While understandable, the budget change is disappointing because it steps away from a proposal that would begin to address the gap between the future revenues available to Social Security and the promised benefits that cannot be sustained under current law. Consider, for example, a potential Social Security reform that makes no changes to payroll taxes but increases benefits for retirees with low lifetime incomes and reduces benefits for retirees with high lifetime incomes.

Projections from the Social Security Administration’s actuary indicate that the disability system faces a financing crunch in 2016, while the old age retirement program will be able to pay promised retirement benefits until 2035. If retirement and disability funds are considered together, system reserves will be depleted in 2033, with revenues in that year sufficient to pay 77 percent of scheduled benefits, a figure that declines to 72 percent of scheduled benefits in 2078. With no change in the law, then, changes to Social Security will still take place, with current projections indicating that this would involve a reduction in benefits of 23 percent and rising for all retirees, both high- and low-earners.

The arithmetic of these projections is straightforward, but my sense is that discussion of the available policy options is often confused in the public debate. The adjustment to Social Security will eventually come through either revenues or benefits, or some combination of the two. With this in mind, a useful way to analyze the burden of adjustment is to consider the net impact of changes to revenues and benefits over workers’ lifetimes.

The assertion that increased benefits for retirees with low lifetime incomes and reduced benefits for retirees with high lifetime incomes are similar on net leaves aside the vagaries of individual mortality. This is an important topic but considering it does not reverse the points made here, since the proposed reform is to increase benefits for those with low earnings who tend to have shorter life spans than high earners.

For a given improvement in the system’s financial condition, then, the two alternatives are to maintain current benefits and have higher taxes or to keep taxes the same but slow benefit growth from what is now promised, but not payable.

Either way, the net impact is the same, with the burden of the adjustment falling on high earners in both instances. The plan with higher revenues does provide greater assurance to one group: people who made lots of money while working and then spent it all. 

But it seems hard to imagine that protecting this group with higher benefits would be a strong reason to prefer for a plan that raises taxes on people with relatively high earnings and thus runs more money into the government merely in order to pay out higher benefits to the people with relatively high earnings. And again, under both reform proposals, people with low lifetime earnings would have higher benefits and not higher taxes than in the current system.

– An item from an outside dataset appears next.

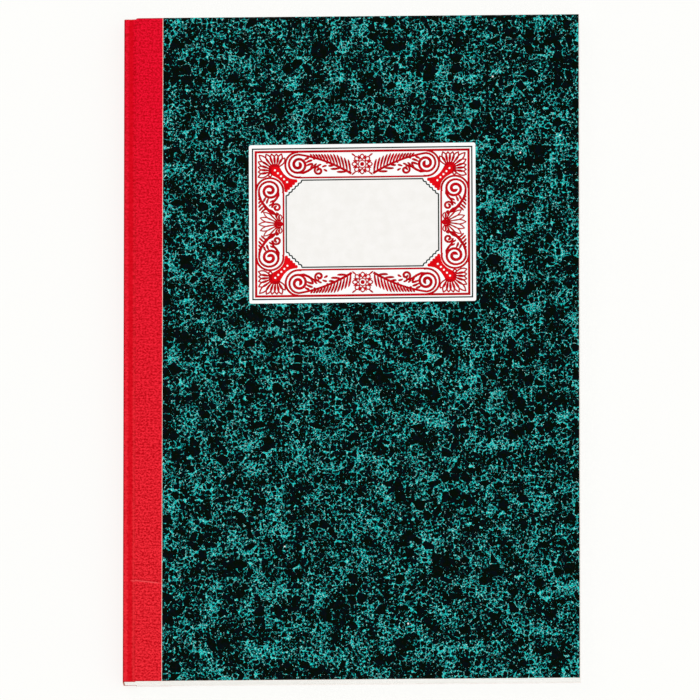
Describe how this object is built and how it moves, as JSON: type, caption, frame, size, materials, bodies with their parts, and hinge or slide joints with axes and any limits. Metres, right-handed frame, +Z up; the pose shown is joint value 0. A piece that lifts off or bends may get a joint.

The idea that people at the bottom should do better on net while the burden of adjustment falls on those with high lifetime incomes is common to Social Security reform proposals, including those previously put forward by Congressman Paul Ryan, the Republican from Wisconsin, and President George W. Bush.  Senator Tom Harkin, an Iowa Democrat, and Senator Elizabeth Warren, the Democrat from Massachusetts, among others, have proposed expanding Social Security benefits.

Implicit in the Harkin-Warren proposal to avoid benefit reductions is to eventually increase system revenues, (since otherwise benefits would be cut once system funding is inadequate.) And presumably Senators Harkin and Warren would do this in a progressive fashion by having the burden of higher taxes fall on people with relatively high lifetime incomes. This means that on net their proposal is broadly similar to that from the other side, with an improved outcome for low-income retirees and the net burden of adjustment falling on those with greater lifetime earnings. This is clear with a lifetime perspective.

I realize that it is uncommon to see this group of policymakers as sharing common ground on Social Security reform, but that is the implication of viewing changes to the system through the lens of the net burden of adjustment.

President Obama could have adopted the idea of Senators Harkin and Warren to increase benefits for retirees with low lifetime incomes, which would have left the impact of slower benefit growth focused on those with higher lifetime earnings. Mr. Obama had already proposed safeguards to protect vulnerable retirees who most depend on Social Security and others who depend on government assistance programs such as food stamps. Higher benefits for low earners would have been a natural expansion of his proposal, rather than simply striking it from the budget.

Other changes to Social Security would be desirable, such as to improve incentives for people to work; the former deputy commissioner of the Social Security Administration, Andrew Biggs, provides a useful discussion. It should be expected that there will be different views between the two parties on many aspects of reform. The point here is that on the burden of adjustment there is broad consensus.

The timing of reform matters. If progressive changes to revenues or benefits are made in 2033 rather than sooner, up to twenty years’ worth of rich people get both higher benefits and lower taxes and thus do not share in the burden of adjustment (and again, in all cases, people with low lifetime incomes would have higher benefits and not higher taxes).  This means that a larger adjustment will be borne by others, including in future generations.

Social Security reform is off the political discussion table for now, but the eventual burden of adjustment will fall on someone-this is the implication of the actuarial figures listed above.

A few days before releasing his first budget in 2009, President Obama hosted a fiscal responsibility summit at the White House at which he noted that “tough choices” would be needed to address the long-term fiscal challenge facing the United States, including to ensure the solvency of Social Security. The necessary adjustment should take place slowly and take hold after the economic recovery is further along.  But developing a societal consensus around reform will take time and require political leadership. In this regard, President Obama’s budget is a step in the opposite direction.

Postscript:  More information on a range of topics relating to Social Security reform can be found a set of background papers on the issue written while I was Assistant Secretary for Economic Policy at the Treasury Department, which can be found here. These papers do not represent the view of the Obama administration (though I suspect that their economists would agree with much of the contents-the reports were drafted by the talented career economists at the Treasury). I am glad, however, that the Treasury under Secretary Geithner and Secretary Lew has continued the tradition of ensuring that such reports are available on the Treasury website, just as the reports written and speeches given in the Clinton administration and before remained online during the Bush administration.